I can't resist quoting Eleanor Roosevelt, whose opinion on the McMinn County fracas was published in the Daily Post-Athenian:

"We may deplore the use of force [by the McMinn County veterans] but we must also recognize the lesson which this incident points for us all. When the majority of the people know what they want, they will obtain it.

"Any local, state or national government, or any political machine, in order to live, must give the people assurance that they can express their will freely and that their votes will be counted."
Saturday, October 18th, 2008 05:42 pm (UTC)
The Waco incident, frankly, is another example of the government completely screwing things up, then blaming people who are no longer around to defend themselves after the fact.

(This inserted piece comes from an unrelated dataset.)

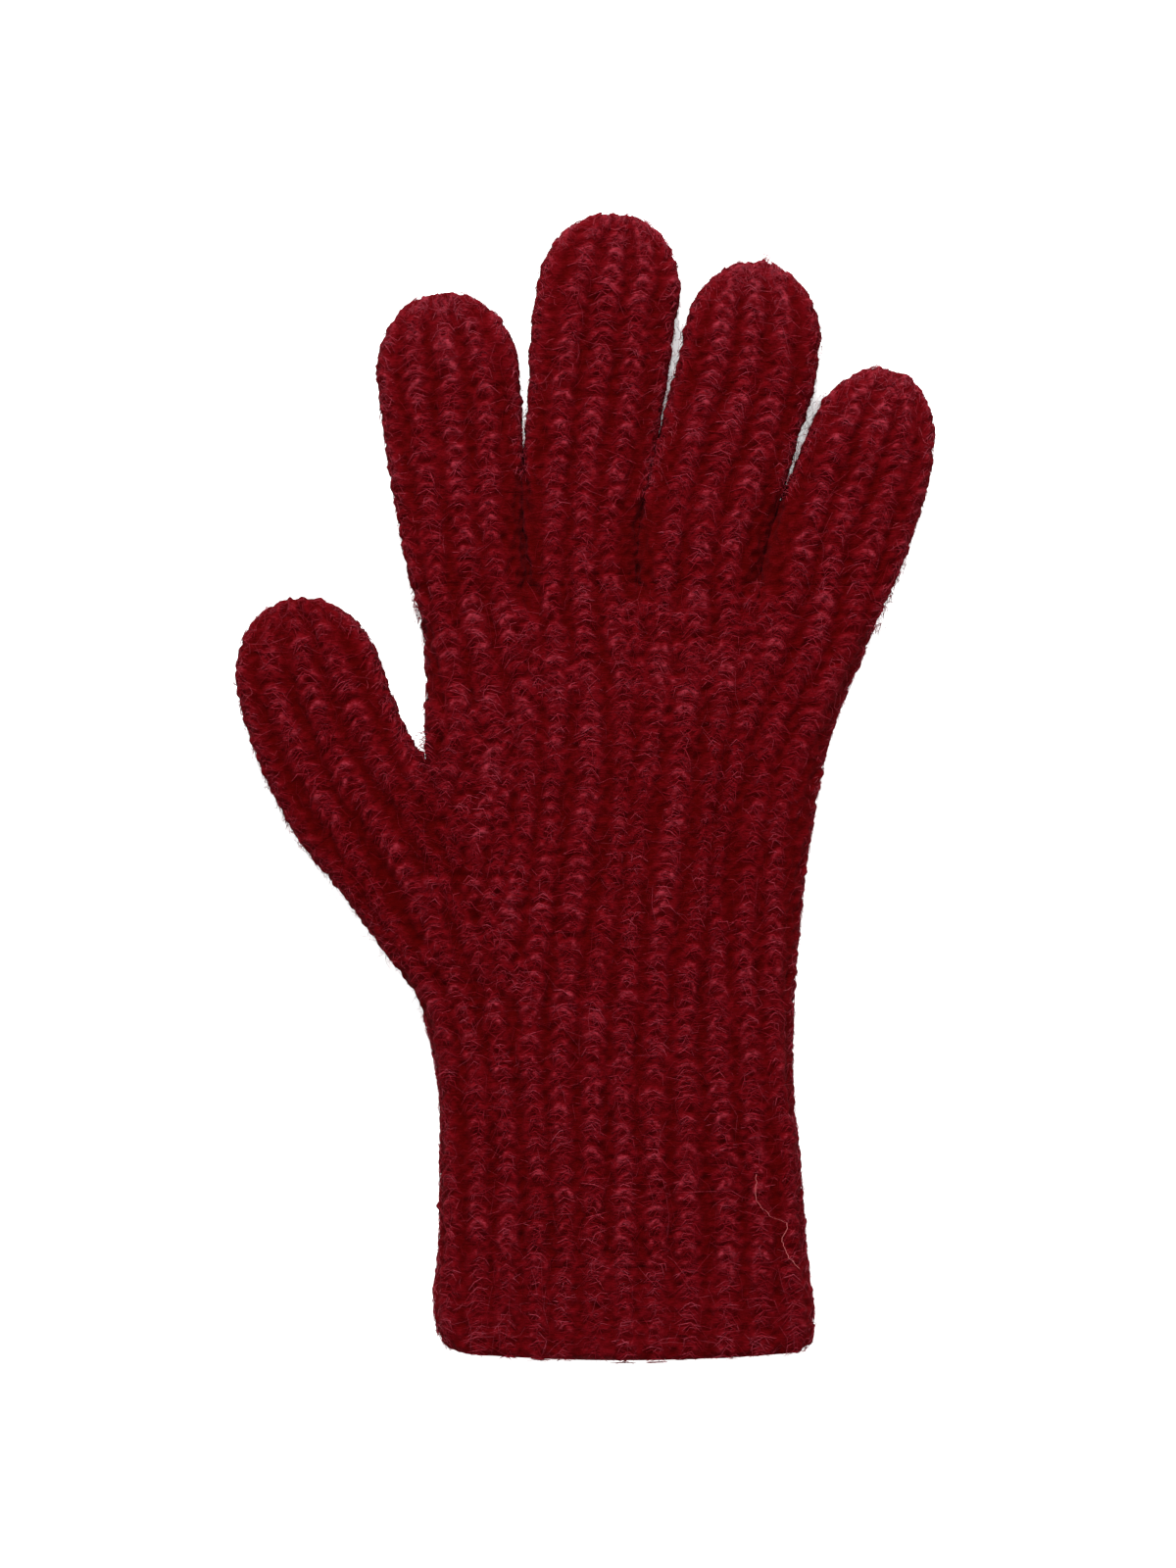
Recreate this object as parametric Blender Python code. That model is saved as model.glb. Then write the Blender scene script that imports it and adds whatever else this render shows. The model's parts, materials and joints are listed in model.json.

The local Sheriff said that the ATF/FBI people handling it were complete idiots, and that if they wanted to talk to Koresh about a technical weapons violation, all they needed to do was have him call Koresh, and Koresh would have come right into town to his office to deal with it. But ATF didn't want to do it the easy way; they wanted to Make An Example Of Somebody. They wanted a Big Front-Page Win For The Home Team. What they actually got was a rolling clusterfuck.
"Rather than" came though my fingers because I fear that while we debate the Second Amendment, the First, Fourth and Fifth are being shredded.
A viewpoint on which you won't hear a second of argument from me. It's just that the attempts to preserve the First, Fourth and Fifth (and Tenth) don't get as much press. "Designated free speech zones"? Give me a fucking break. What comes next, a Free Speech permit? $1000 application fee required 90 days in advance to allow for the background check?

Eleanor Roosevelt understood. It's a shame our present generation of legislators (a) have no integrity, and (b) appear to be unable to learn from the lessons of the past.

I do not want to see armed insurrection in the United States. But I think our government is too collectively stupid and greedy to stop before they push people into one.